To do >> Extract each line containing the string "before".

Data segment >>

[Start]

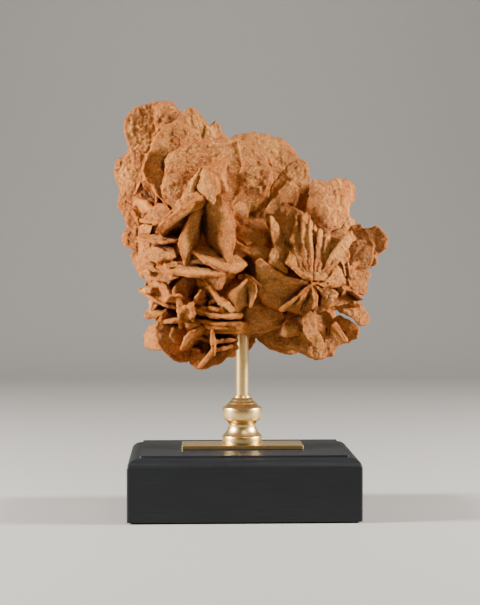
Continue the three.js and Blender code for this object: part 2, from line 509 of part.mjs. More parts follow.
    front(15, [0.1, 0.08], 4.9, [[-11, 247], [-4, 251], [4, 252], [8, 253.6], [23, 250.6], [30, 247.4],
      [36, 242], [40, 235.4], [38, 220], [28, 206], [12, 204], [-2, 212], [-10, 230]]),
  ],
  crown_far_left: [
    front(33, [-0.1, 0.1], 4.9, [[-72, 247], [-80, 239.4], [-85.4, 235], [-86.6, 227], [-85, 219],
      [-82.6, 213], [-84, 203], [-80.6, 196], [-74, 189.6], [-60, 193], [-54, 210], [-55, 232],
      [-62, 247]]),
    front(30, [-0.1, 0.8], 3.8, [[-77.4, 189], [-80.6, 183], [-79.4, 178], [-73, 173.4], [-62, 174],
      [-54, 182], [-58, 194], [-70, 195]], { root: [-70, 192] }),
  ],

  // The right flank
  right_petals: [
    front(-13, [0.15, 0.1], 4.6, [[45.5, 220.6], [48.1, 218.6], [51.8, 219.2], [55, 218.2], [58.3, 213.3],
      [60.9, 207], [61.3, 200.1], [60.2, 193.8], [58.3, 186.2], [56.9, 181.4], [54, 182.4], [51.8, 187],
      [48.1, 191.5], [44.1, 195.6], [42.2, 201.3], [43.1, 210.8], [44.7, 217.4]]),
  ],
  right_petal_middle: [
    front(-2, [0.45, 0.1], 4.2, [[56, 218.6], [58.8, 221.2], [61.9, 222.9], [65.9, 221.8], [68.5, 217.1],
      [69.9, 210.8], [70, 205.7], [67.8, 199], [65.7, 195], [61.5, 190], [56, 188], [54, 200],
      [54, 212]]),
  ],
  right_petal_outer: [
    front(8, [0.8, 0], 3.4, [[67, 216], [71.3, 219.9], [73.3, 217.7], [73.2, 210.8], [71.8, 201.3],
      [73, 195], [73.2, 182], [69, 178], [63, 182], [61, 194], [63, 206]]),
    front(6.5, [0.6, 0.1], 2.4, [[66, 187.5], [71.3, 197.6], [75.6, 194.8], [75.6, 183.8], [70, 179],
      [62, 180]]),
  ],
  wing_front: [
    front(-13, [-0.1, 0.1], 3.5, [[63, 170], [71.3, 179], [77, 180.4], [84.8, 180.6], [86.5, 177.4],
      [85.6, 173], [85.4, 168], [83, 162.5], [78.9, 159.4], [70.7, 156.2], [64, 158]]),
  ],
  wing_back: [
    front(-3, [-0.2, 0.1], 3.8, [[70, 184.6], [83.3, 188.6], [89.8, 189.4], [92.6, 186.2], [96.4, 180.6],
      [95.6, 174.9], [92.4, 172], [89.6, 170], [84, 163], [74, 160], [64, 168], [63, 180]]),
  ],

  // The flanks and the back
  flank_left: [
    side(-54, [0.15, 0.1], 6.5, oval([22, 204], [20, 26], 20, 1)),
    top(180, [0.1, -0.2], 6, oval([-48, 22], [22, 19], 0, 2)),
    side(-60, [0.2, 0.1], 4.5, oval([20, 164], [16, 22], 0, 4, 9)),
    ...rosette([-62, 22, 196], 19, 4, 1),
    ...rosette([-58, 20, 166], 17, 3, 3),
  ],
  flank_right: [
    side(58, [-0.2, -0.1], 6.5, oval([14, 172], [20, 22], -10, 2)),
    front(12, [-0.1, 0.2], 6, oval([60, 152], [20, 20], 0, 3)),
    top(160, [0.1, 0.15], 4.5, oval([60, 20], [17, 18], 0, 1, 9)),
    front(-4, [0.1, 0], 18, oval([66, 172], [14, 16], 0, 4, 9), { edge: 4 }),
    ...rosette([62, 18, 176], 18, 4, 2),
    ...rosette([58, 18, 148], 16, 3, 5),
  ],
  back_crown: [
    front(40, [0.1, -0.35], 7, oval([-30, 236], [27, 22], 15, 1)),
    side(-20, [0.2, 0.15], 5, oval([38, 216], [17, 26], 10, 2)),
    top(208, [0, -0.3], 4.5, oval([-32, 38], [20, 16], 0, 3, 9)),
    ...rosette([-40, 40, 222], 20, 3, 4),
    ...rosette([-14, 42, 232], 15, 3, 2),
  ],
  back_right_crown: [
    front(32, [-0.35, -0.2], 7, oval([22, 220], [25, 22], -20, 4)),
    front(40, [0.5, 0.2], 4.5, oval([14, 206], [15, 18], 0, 2, 9)),
    ...rosette([26, 38, 214], 18, 3, 1),
  ],
  back_middle: [
    front(46, [0.1, 0.12], 6.5, oval([-10, 190], [24, 20], 10, 3)),
    side(14, [0.3, -0.2], 5, oval([38, 178], [17, 23], 0, 5)),
    top(176, [0.1, -0.1], 4.5, oval([-2, 40], [22, 16], 0, 1, 9)),
    ...rosette([-6, 46, 184], 18, 4, 3),
  ],
  back_left: [
    front(40, [0.6, 0.1], 6, oval([-46, 190], [20, 22], -15, 2)),
    front(34, [-0.6, -0.3], 4.5, oval([-44, 168], [18, 16], 0, 5, 9)),
    ...rosette([-42, 42, 180], 17, 3, 5),
  ],
  back_right: [
    front(34, [-0.6, 0.2], 6, oval([42, 186], [22, 20], 25, 5)),
    front(36, [0.5, 0.4], 4.5, oval([34, 168], [18, 15], 0, 1, 9)),
    ...rosette([38, 38, 178], 17, 3, 2),
  ],
  back_lower_left: [
    front(36, [0.3, 0.5], 6, oval([-34, 148], [24, 19], 30, 1)),
    side(-30, [0.1, 0.2], 5, oval([24, 132], [18, 19], 0, 3)),
    top(140, [0.2, 0.2], 4.5, oval([-30, 34], [18, 15], 0, 2, 9)),
    ...rosette([-38, 34, 142], 17, 3, 1),
  ],
  back_lower_right: [
    front(36, [-0.2, 0.5], 6, oval([16, 148], [26, 20], -20, 3)),
    side(32, [-0.2, 0.1], 5, oval([22, 132], [19, 18], 0, 1)),
    side(4, [0.4, 0.1], 4.5, oval([36, 138], [15, 17], 0, 4, 9)),
    ...rosette([28, 32, 144], 17, 3, 4),
  ],
  back_bottom: [
    front(18, [0, 0.4], 6, oval([-14, 117], [25, 14], -10, 2), { root: [10, 118] }),
    front(18, [0.1, 0.4], 6, oval([34, 118], [25, 13], 8, 5), { root: [10, 118] }),
    side(-18, [0.3, 0], 4, oval([16, 116], [13, 13], 0, 1, 9)),
    side(36, [-0.3, 0], 4, oval([16, 118], [12, 12], 0, 3, 9)),
  ],
};

// ---- Bringing it together --------------------------------------------------------------------
const bodies = (solid) => solid.decompose().sort((a, b) => b.volume() - a.volume());
const union = (solids) => solids.reduce((all, solid) => all.add(solid));

const roseParts = [];
let taken = post(ROD.radius + FIT_GAP, 0, ROD.top + FIT_GAP);
for (const [name, plates] of Object.entries(ROSE)) {
  const whole = union(plates.map((plate) => lens(plate)));
  const left = bodies(whole.subtract(taken));
  roseParts.push(part(name, left[0], STONE));
  taken = taken.add(union(plates.map((plate) => lens(plate, FIT_GAP))));
}

const studHole = post(ROD.studRadius + FIT_GAP, 0, PLATE_TOP + 1);
const plate = solidOf(new THREE.BoxGeometry(PLATE.width, PLATE.depth, PLATE.thick)
  .translate(0, 0, BASE.top + PLATE.thick / 2));
const [feltWidth, feltDepth] = [BASE.width - 2 * FELT.inset, BASE.depth - 2 * FELT.inset];
const felt = solidOf(new THREE.BoxGeometry(feltWidth, feltDepth, FELT.thick).translate(0, 0, FELT.thick / 2));
const washer = post(WASHER.radius, POCKET.top - WASHER.thick, POCKET.top);

const rose = new THREE.Group();
rose.name = "sand_rose_on_stand";
rose.add(
  part("wood_base", woodBase(), EBONISED),
  part("felt_sheet", felt, BAIZE),
  part("brass_plate", plate.subtract(studHole), BRASS),
  part("turned_collar", turnedCollar(), BRASS),
  part("brass_rod", brassRod(), BRASS),
  part("washer", washer.subtract(studHole), STEEL),
  part("hex_nut", hexNut(), STEEL),
  ...roseParts,
);
export default rose;
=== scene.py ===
"""A gypsum sand rose on a turned brass stem over a black wooden block, in metres, +Z up."""

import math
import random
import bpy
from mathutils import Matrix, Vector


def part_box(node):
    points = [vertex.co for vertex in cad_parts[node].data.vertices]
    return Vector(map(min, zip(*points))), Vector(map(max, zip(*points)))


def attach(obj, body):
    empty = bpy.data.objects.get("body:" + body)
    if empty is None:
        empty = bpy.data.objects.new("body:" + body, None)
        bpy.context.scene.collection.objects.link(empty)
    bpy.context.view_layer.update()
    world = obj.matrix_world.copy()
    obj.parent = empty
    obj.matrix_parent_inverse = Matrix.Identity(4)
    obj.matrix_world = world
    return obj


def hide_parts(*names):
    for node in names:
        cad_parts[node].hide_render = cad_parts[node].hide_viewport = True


bl_info = {
    "name": "Sand Rose on Stand",
    "version": (1, 0, 0),
    "blender": (4, 5, 0),
    "location": "View3D > Sidebar > Sand Rose",
    "description": "Grows a desert sand rose from its CAD frame and finishes its brass and wood stand",
    "category": "Add Mesh",
}

from functools import lru_cache

import bmesh
import bpy
import numpy as np
from bpy.props import FloatProperty, FloatVectorProperty, IntProperty, PointerProperty
from mathutils import Matrix, Vector
from mathutils.bvhtree import BVHTree
from mathutils.kdtree import KDTree

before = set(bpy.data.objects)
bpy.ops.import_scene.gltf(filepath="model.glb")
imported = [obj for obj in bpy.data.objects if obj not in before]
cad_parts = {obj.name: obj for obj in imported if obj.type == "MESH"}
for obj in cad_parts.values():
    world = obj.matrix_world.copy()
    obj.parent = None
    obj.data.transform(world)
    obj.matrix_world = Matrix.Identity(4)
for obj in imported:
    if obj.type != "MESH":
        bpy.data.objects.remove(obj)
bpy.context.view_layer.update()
MM = 0.001
# Stone deeper than this behind the surface means a rim; the crown's blades are thicker.
BLADE_WALL = 0.0115
CROWN_WALL = 0.018
# Scales are thin layers lying flat on the faces; bladelets are small blades standing out of them.
SCALE_ROOM = 0.005
SCALE_REACH = (0.009, 0.02)
SCALE_THICK = (0.0012, 0.0019)
BLADELET_ROOM = 0.001
BLADELET_REACH = (0.004, 0.0075)
BLADELET_THICK = (0.0014, 0.002)
FLAKE_SIDES = 14
FLAKE_WAVES = (2, 3, 5)
FULL_TURN = 6.28
# The mesh grid on which the flakes find their places, and how much coarser unseen stone is.
ROUGH_GRID = 0.0017
BACK_COARSER = 1.6
# How fast the sharp rim of a blade and its orange border, painted as light glowing through the thin stone, fade
# into the face.
RIM_FADE = 0.0013
GLOW_FADE = 0.0026
# Width of one growth step on a face, and how far out the stone feels for its neighbours when the shade painted in
# its recesses is worked out.
GROWTH_STEP = 0.0058
FEELER = 0.005
SHARP_ANGLE = 32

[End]

Solution to the problem >>
before = set(bpy.data.objects)
imported = [obj for obj in bpy.data.objects if obj not in before]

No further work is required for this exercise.